По сюжету клипа Манижа и ее друзья бросают вызов Падежу и в результате битвы возвращают себе утраченные атрибуты национального/этнического различия. В качестве вознаграждения им также достаются российские паспорта — мечта многих мигрантов, подвергающихся дискриминации из-за своего гражданства. Однако после кажущегося хеппи-энда оказывается, что Падеж — это сама Манижа, ее «русифицированный» доппельгангер. В конце поется:
Таким образом фиксируется раздвоенность и межграничность колониального субъекта, ее/его гибридное сознание, в котором смешиваются разные культуры, формы жизни и политики. Как говорит сама Манижа в интервью «Коммерсанту», «моя боль в том, что я уже не смогу быть таджичкой. Я смогу быть похожей на таджичку, надев соответствующее платье, имитируя акцент.

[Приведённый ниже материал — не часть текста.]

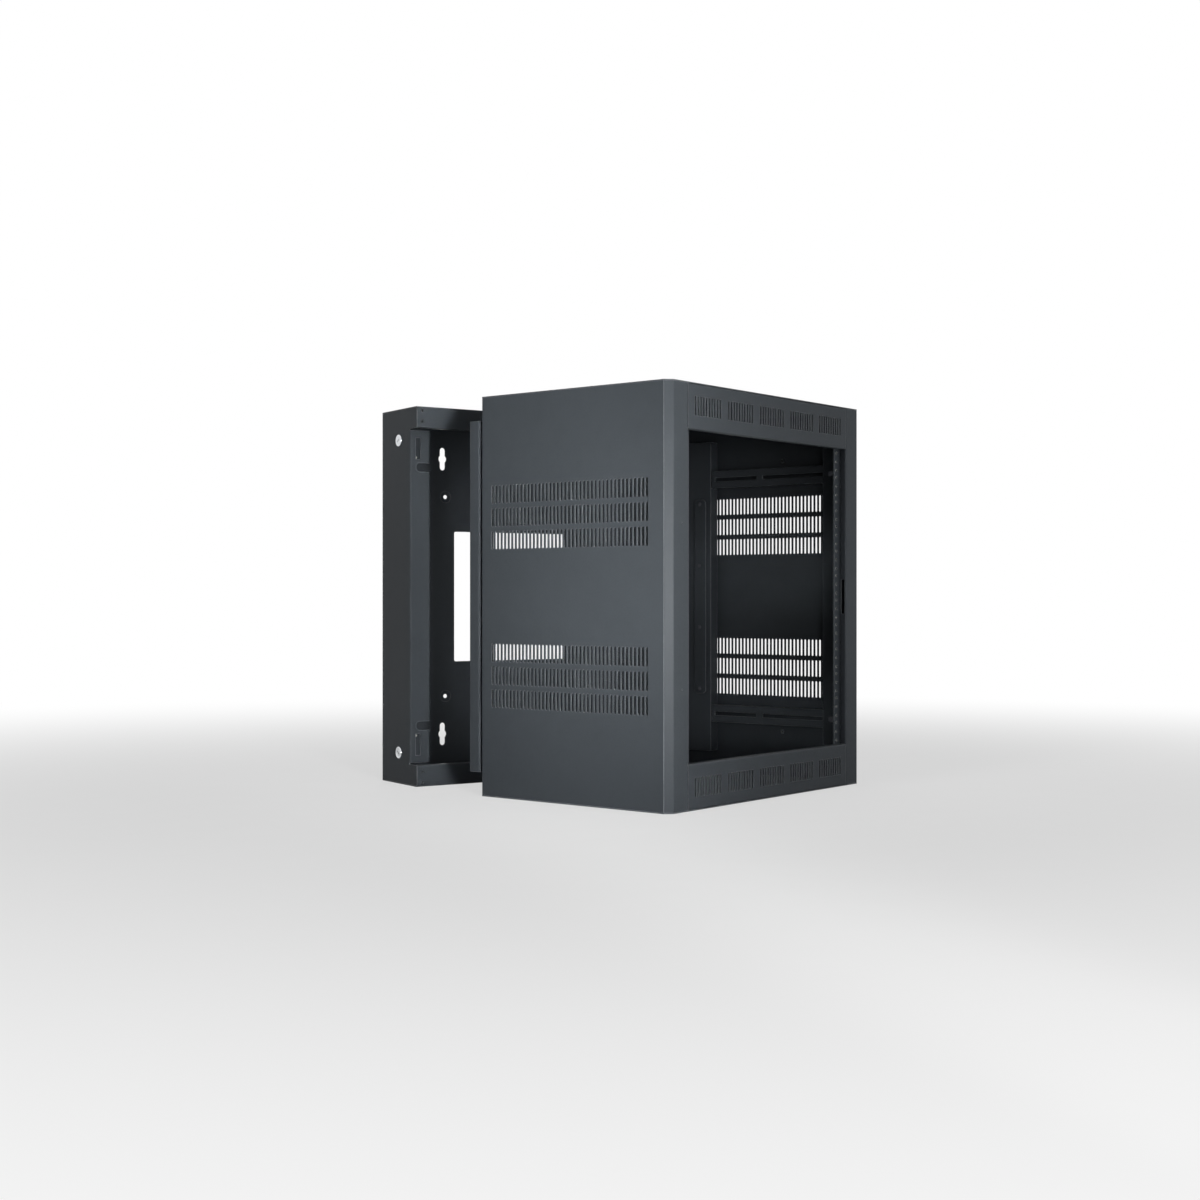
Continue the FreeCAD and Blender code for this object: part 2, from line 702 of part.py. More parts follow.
def front_stile(side):
    """Upright of the front frame: weld flange, bevel, face and return lip in one fold."""
    body = sub_part("front_stile_left" if side < 0 else "front_stile_right")
    miter = "0.41421 * body_sheet"
    points = [
        ("half_width", "front_depth - bevel"),
        ("half_width - bevel", "front_depth"),
        ("half_width - stile_width", "front_depth"),
        ("half_width - stile_width", "front_depth - front_lip"),
        ("half_width - stile_width + body_sheet", "front_depth - front_lip"),
        ("half_width - stile_width + body_sheet", "front_depth - body_sheet"),
        (f"half_width - bevel - {miter}", "front_depth - body_sheet"),
        ("half_width - 2 * body_sheet", f"front_depth - bevel - {miter} + body_sheet"),
        ("half_width - 2 * body_sheet", "front_depth - bevel - weld_flange"),
        ("half_width - body_sheet", "front_depth - bevel - weld_flange"),
        ("half_width - body_sheet", "front_depth - bevel"),
    ]
    sketch = on_plane(body, "XY", "-half_height + body_sheet")
    outline(sketch, [(side_x(side, across), f"-({depth})") for across, depth in points])
    feature = pad(body, sketch, "2 * (half_height - body_sheet)")
    soften(body, feature, sketch, [1, 2], "bend_radius + body_sheet")
    if side < 0:
        holes = on_plane(body, "XZ", "front_depth")
        across = "-half_width + door_hole_inset"
        many_sided(holes, across, "door_hole_high", "door_hole")
        many_sided(holes, across, "-door_hole_low", "door_hole")
        cut(body, holes, "4 * body_sheet")
    else:
        strike = on_plane(body, "YZ", "half_width - stile_width")
        middle = "-front_depth + front_lip / 2 + body_sheet / 2"
        oblong(strike, f"{middle} - strike_depth / 2", f"{middle} + strike_depth / 2",
               "-strike_height / 2", "strike_height / 2")
        cut(body, strike, "4 * body_sheet")
    in_centre_section(body)


def front_rail(end):
    """Cross member of the front frame, between the stiles."""
    body = sub_part("front_rail_bottom" if end < 0 else "front_rail_top")
    folded(body, "YZ", "-half_width + stile_width", "2 * (half_width - stile_width)",
           "body_sheet", "left", ("-front_depth + weld_flange", "half_height - body_sheet"),
           [("left", "-front_depth"), ("down", "half_height - rail_height"),
            ("right", "-front_depth + front_lip")], "y" if end < 0 else None)
    slot = on_plane(body, "XZ", "front_depth")
    first_slot = "-(rail_vent_groups - 1) / 2 * rail_vent_group_pitch - rail_vent_run / 2"
    heights = ("rail_vent_low", "rail_vent_high") if end > 0 else ("-rail_vent_high", "-rail_vent_low")
    oblong(slot, f"{first_slot} - vent_width / 2", f"{first_slot} + vent_width / 2", *heights)
    first = cut(body, slot, "4 * body_sheet")
    group = body.newObject("PartDesign::LinearPattern", body.Name + "_group")
    group.Direction = (slot, ["H_Axis"])
    group.setExpression("Length", bound("rail_vent_run"))
    group.setExpression("Occurrences", bound("rail_vent_count"))
    groups = body.newObject("PartDesign::LinearPattern", body.Name + "_groups")
    groups.Direction = (slot, ["H_Axis"])
    groups.setExpression("Length", bound("rail_vent_group_pitch * (rail_vent_groups - 1)"))
    groups.setExpression("Occurrences", bound("rail_vent_groups"))
    vents = body.newObject("PartDesign::MultiTransform", body.Name + "_vents")
    vents.Originals = [first]
    vents.Transformations = [group, groups]
    finish_feature(body, vents, refine=False)
    in_centre_section(body)


def rear_rail(end):
    """Cross member at the rear, behind which the hinge leaves sit."""
    body = sub_part("rear_rail_bottom" if end < 0 else "rear_rail_top")
    folded(body, "YZ", "-body_inner", "2 * body_inner", "body_sheet", "right",
           ("-rear_depth - weld_flange", "half_height - body_sheet"),
           [("right", "-rear_depth"), ("down", "recess_half"),
            ("left", "-rear_depth - flange_lip")], "y" if end < 0 else None, rounded=False)
    holes = on_plane(body, "XZ", "rear_depth")
    for side in (-1, 1):
        for height in ("screw_low", "screw_high"):
            many_sided(holes, side_x(side, "screw_x"), f"{end} * {height}",
                       "hinge_screw + 2 * screw_clear")
    cut(body, holes, "4 * body_sheet")
    in_centre_section(body)


def rear_channel(side):
    """Neck of the centre section, which nests in the wall section's stepped side."""
    body = sub_part("rear_channel_left" if side < 0 else "rear_channel_right")
    folded(body, "XY", "-neck_half", "2 * neck_half", "body_sheet", "right",
           ("-body_inner", "-rear_depth - weld_flange"),
           [("up", "-rear_depth"), ("right", "-half_width + neck_groove"),
            ("up", "-wall_depth"), ("left", "-half_width"), ("up", "-neck_depth"),
            ("right", "-half_width + neck_width"), ("down", "-neck_depth - neck_lip")],
           "x" if side > 0 else None)
    slots = on_plane(body, "XZ", "neck_depth")
    for end in (-1, 1):
        oblong(slots, side_x(side, "half_width - cam_slot_inset"),
               side_x(side, "half_width - cam_slot_inset - cam_slot_width"),
               f"{end} * cam_slot_low", f"{end} * (cam_slot_high - cam_catch_drop)")
    cut(body, slots, "4 * body_sheet")
    in_centre_section(body)


# ---------------------------------------------------- centre section, fittings

def depth_channel(side, end):
    """Slotted channel along a side, to which the rack rails bolt at any depth."""
    height = "lower" if end < 0 else "upper"
    body = sub_part(f"depth_channel_{height}_" + ("left" if side < 0 else "right"))
    low = f"{end} * channel_rise / 2 - channel_height / 2"
    high = f"{end} * channel_rise / 2 + channel_height / 2"
    folded(body, "XZ", "channel_rear", "channel_front - channel_rear", "body_sheet", "right",
           ("-body_inner", high), [("right", "-web_face"), ("down", low), ("left", "-body_inner")],
           "x" if side > 0 else None, rounded=False)
    slots = on_plane(body, "YZ", side_x(side, "web_face"))
    front_end = "-channel_front + channel_slot_end"
    split = f"{front_end} + channel_front_slot"
    middle = f"{end} * channel_rise / 2"
    for near, far in ((front_end, split),
                      (f"{split} + channel_bridge", "-channel_rear - channel_slot_end")):
        oblong(slots, near, far, f"{middle} - channel_slot / 2", f"{middle} + channel_slot / 2")
    cut(body, slots, "4 * body_sheet")
    in_centre_section(body)


def rear_post(side):
    """Wide upright behind the channels, with a column of tie holes; the hinge side has one."""
    body = sub_part("rear_post_left" if side < 0 else "rear_post_right")
    folded(body, "XY", "-post_height / 2", "post_height", "body_sheet", "left",
           ("-body_inner", "-post_front"),
           [("right", "-web_face"), ("up", "-post_rear"), ("left", "-body_inner")],
           "x" if side > 0 else None, rounded=False)
    holes = on_plane(body, "YZ", side_x(side, "web_face"))
    many_sided(holes, "-post_rear - post_hole_inset",
               "-post_hole_pitch * (post_hole_count - 1) / 2", "post_hole")
    first = cut(body, holes, "4 * body_sheet")
    column = body.newObject("PartDesign::LinearPattern", body.Name + "_column")
    column.Originals = [first]
    column.Direction = (holes, ["V_Axis"])
    column.setExpression("Length", bound("post_hole_pitch * (post_hole_count - 1)"))
    column.setExpression("Occurrences", bound("post_hole_count"))
    finish_feature(body, column, refine=False)
    in_centre_section(body)


def post_plate(side):
    """Flat strip screwed to the post's face."""
    body = sub_part("post_plate_left" if side < 0 else "post_plate_right")
    start = "-web_face" if side < 0 else "web_face - plate_sheet"
    sketch = on_plane(body, "YZ", start)
    front = "-post_front + plate_inset"
    oblong(sketch, front, f"{front} + plate_width", "-plate_height / 2", "plate_height / 2")
    feature = pad(body, sketch, "plate_sheet")
    clipped = body.newObject("PartDesign::Chamfer", body.Name + "_chamfer")
    clipped.Base = (feature, edges_through(feature, sketch, [0, 1, 2, 3]))
    clipped.setExpression("Size", bound("plate_width / 5"))
    finish_feature(body, clipped)
    in_centre_section(body)


def post_screws(side):
    """Four pan heads down a post plate."""
    body = sub_part("post_screws_left" if side < 0 else "post_screws_right")
    start = "-web_face + plate_sheet" if side < 0 else "web_face - plate_sheet - leaf_sheet"
    heads = on_plane(body, "YZ", start)
    for step in (-1.5, -0.5, 0.5, 1.5):
        many_sided(heads, "-post_front + plate_inset + plate_width / 2",
                   f"{step} * plate_screw_pitch", "flat_head")
    pad(body, heads, "leaf_sheet")
    in_centre_section(body)


# ------------------------------------------------------------------ rack rails

def wall_inserts(side):
    """The two press-in threaded inserts high and low on the inside of a side."""
    body = sub_part("wall_inserts_left" if side < 0 else "wall_inserts_right")
    start = "-body_inner" if side < 0 else "body_inner - insert_thick"
    collars = on_plane(body, "YZ", start)
    bores = on_plane(body, "YZ", start)
    for end in (-1, 1):
        place = ("-front_depth + insert_depth", f"{end} * insert_rise / 2")
        many_sided(collars, *place, "insert", 8)
        many_sided(bores, *place, "insert / 2")
    pad(body, collars, "insert_thick")
    cut(body, bores, "4 * insert_thick")
    in_centre_section(body)


def rack_rail(side):
    """Angle with the rack's tapped holes, three to each unit."""
    body = sub_part("rack_rail_left" if side < 0 else "rack_rail_right")
    inner = "rack_hole_spread / 2 - rack_rail_edge"
    folded(body, "XY", "-rack_half - rack_rail_spare", "2 * (rack_half + rack_rail_spare)",
           "rack_rail_sheet", "right", (f"-({inner})", "-rack_rail_face"),
           [("left", "-rack_rail_outer"), ("up", "-rack_rail_face + rack_rail_depth")],
           "x" if side > 0 else None)
    unit = on_plane(body, "XZ", "rack_rail_face")
    across = side_x(side, "rack_hole_spread / 2")
    for step in range(3):
        many_sided(unit, across, f"-rack_half + rack_hole_first + {step} * rack_hole_step",
                   "rack_hole")
    first = cut(body, unit, "4 * rack_rail_sheet")
    units = body.newObject("PartDesign::LinearPattern", body.Name + "_units")
    units.Originals = [first]
    units.Direction = (unit, ["V_Axis"])
    units.setExpression("Length", bound("unit_height * (rack_units - 1)"))
    units.setExpression("Occurrences", bound("rack_units"))
    finish_feature(body, units, refine=False)
    end_holes = on_plane(body, "XZ", "rack_rail_face")
    disc(end_holes, across, "-rack_half + rack_hole_first", "rack_hole")
    disc(end_holes, across,
         "rack_half - unit_height + rack_hole_first + 2 * rack_hole_step", "rack_hole")
    cut(body, end_holes, "4 * rack_rail_sheet")
    bolts = on_plane(body, "YZ", side_x(side, "rack_rail_outer"))
    for end in (-1, 1):
        many_sided(bolts, "-rack_rail_face + rail_bolt_depth", f"{end} * channel_rise / 2",
                   "rail_bolt + 2 * screw_clear")
    cut(body, bolts, "4 * rack_rail_sheet")
    in_centre_section(body)


def rail_bolts(side):
    """The two bolts that clamp a rack rail to its channels."""
    body = sub_part("rail_bolts_left" if side < 0 else "rail_bolts_right")
    flange = "rack_rail_outer - rack_rail_sheet"
    tail = "web_face + body_sheet + slide_clear + rail_nut_thick"
    head_start = f"-({flange})" if side < 0 else f"{flange} - rail_bolt_head_thick"
    shank_start = f"-({tail})" if side < 0 else flange
    heads = on_plane(body, "YZ", head_start)
    shanks = on_plane(body, "YZ", shank_start)
    for end in (-1, 1):
        place = ("-rack_rail_face + rail_bolt_depth", f"{end} * channel_rise / 2")
        many_sided(heads, *place, "rail_bolt_head")
        many_sided(shanks, *place, "rail_bolt")
    pad(body, heads, "rail_bolt_head_thick")
    pad(body, shanks, f"({tail}) - ({flange})")
    in_centre_section(body)


def rail_nuts(side):
    """The square nuts that run inside the channels."""
    body = sub_part("rail_nuts_left" if side < 0 else "rail_nuts_right")
    near = "web_face + body_sheet + slide_clear"
    blanks = on_plane(body, "YZ", f"-({near} + rail_nut_thick)" if side < 0 else near)
    bores = on_plane(body, "YZ", side_x(side, near))
    for end in (-1, 1):
        across = "-rack_rail_face + rail_bolt_depth"
        up = f"{end} * channel_rise / 2"
        oblong(blanks, f"{across} - rail_nut / 2", f"{across} + rail_nut / 2",
               f"{up} - rail_nut / 2", f"{up} + rail_nut / 2")
        many_sided(bores, across, up, "rail_bolt")
    pad(body, blanks, "rail_nut_thick")
    cut(body, bores, "4 * rail_nut_thick")
    in_centre_section(body)


wall_back_plate()
lock_bodies()
lock_nuts()
for either in (-1, 1):
    wall_side(either)
    wall_cap(either)
    hinge_leaf(either, True)
    hinge_leaf(either, False)
    hinge_pin(either)
    lock_plug(either)
    lock_cam(either)
    lock_screw(either)
    side_panel(either)
    end_panel(either)
    front_stile(either)
    front_rail(either)
    rear_rail(either)
    rear_channel(either)
    depth_channel(either, 1)
    depth_channel(either, -1)
    wall_inserts(either)
    rack_rail(either)
    rail_bolts(either)
    rail_nuts(either)
rear_post(1)
post_plate(1)
post_screws(1)
hinge_screws(True)
hinge_screws(False)
doc.recompute()

bodies = [item for item in doc.Objects if item.TypeId == "PartDesign::Body"]
faults = [item.Label for item in doc.Objects if {"Invalid", "Error"} & set(item.State)]
faults += [body.Label for body in bodies if body.Shape.isNull() or not body.Shape.isValid()]
if faults:
    raise RuntimeError("failed: " + ", ".join(faults))
os.makedirs("parts", exist_ok=True)
for body in bodies:
    body.Shape.exportStep(os.path.join("parts", body.Label + ".step"))
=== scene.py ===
"""Looks of the swing-out wall rack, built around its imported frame."""
import json
import math

import bmesh
import bpy
from mathutils import Matrix, Vector


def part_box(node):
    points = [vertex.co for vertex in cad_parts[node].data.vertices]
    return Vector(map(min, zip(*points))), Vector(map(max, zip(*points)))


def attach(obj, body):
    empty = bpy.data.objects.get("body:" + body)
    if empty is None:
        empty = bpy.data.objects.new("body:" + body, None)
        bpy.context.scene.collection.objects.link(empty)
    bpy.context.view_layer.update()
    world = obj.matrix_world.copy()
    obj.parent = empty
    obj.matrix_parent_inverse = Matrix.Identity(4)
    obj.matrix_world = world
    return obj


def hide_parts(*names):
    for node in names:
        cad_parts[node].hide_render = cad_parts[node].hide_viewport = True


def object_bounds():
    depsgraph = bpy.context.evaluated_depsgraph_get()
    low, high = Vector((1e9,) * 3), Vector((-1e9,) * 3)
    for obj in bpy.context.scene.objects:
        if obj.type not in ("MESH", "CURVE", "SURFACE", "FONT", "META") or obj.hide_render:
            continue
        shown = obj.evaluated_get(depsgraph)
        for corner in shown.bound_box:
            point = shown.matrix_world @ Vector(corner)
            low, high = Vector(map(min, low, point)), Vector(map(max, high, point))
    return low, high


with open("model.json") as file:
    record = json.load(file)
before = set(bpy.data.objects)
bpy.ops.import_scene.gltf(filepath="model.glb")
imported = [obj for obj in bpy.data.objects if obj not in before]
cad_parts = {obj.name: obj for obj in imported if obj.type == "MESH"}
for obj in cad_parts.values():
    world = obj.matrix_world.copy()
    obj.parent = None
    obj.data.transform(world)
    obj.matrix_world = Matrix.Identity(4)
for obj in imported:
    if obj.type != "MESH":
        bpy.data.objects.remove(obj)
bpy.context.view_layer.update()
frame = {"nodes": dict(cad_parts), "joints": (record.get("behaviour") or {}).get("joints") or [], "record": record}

MM = 0.001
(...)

Но внутри я себя уже так не чувствую, во мне срослись две культуры, две страны, две родины». Однако клип «Недославянка», который полностью построен на использовании, возможно даже экзотизации, традиционной таджикской и центральноазиатской культур и репрезентаций мигрантского быта, представляет собой не только меланхолию по утраченной идентичности, но и смелую и решительную попытку эту идентичность перепресвоить и переопределить.
Вместо того чтобы выбрать одну из культур, Манижа гордо утверждает свой статус «метиски»: «Listen, listen, y’all, Россия, miss Manizha is mestizo» («Недославянка»).
Но если в клипе на «Недославянку» визуально и нарративно подчеркнутой оказывается именно таджикская, мигрантская составляющая идентичности певицы, то в перформансе для Евровидения отсылки и символы российской/русской культуры явно вытесняют и заглушают репрезентации не только Манижи-таджички, но и Манижи-метиски. Рассказывая историю русской женщины, певица не просто делает видимыми не русских женщин, она делает видимой саму их исключенность и невидимость, а также раздвоенность и гибридность их собственного сознания, в котором смешаны элементы разных культур, проявление которых, однако, регламентируется колониальными и националистическими отношениями власти.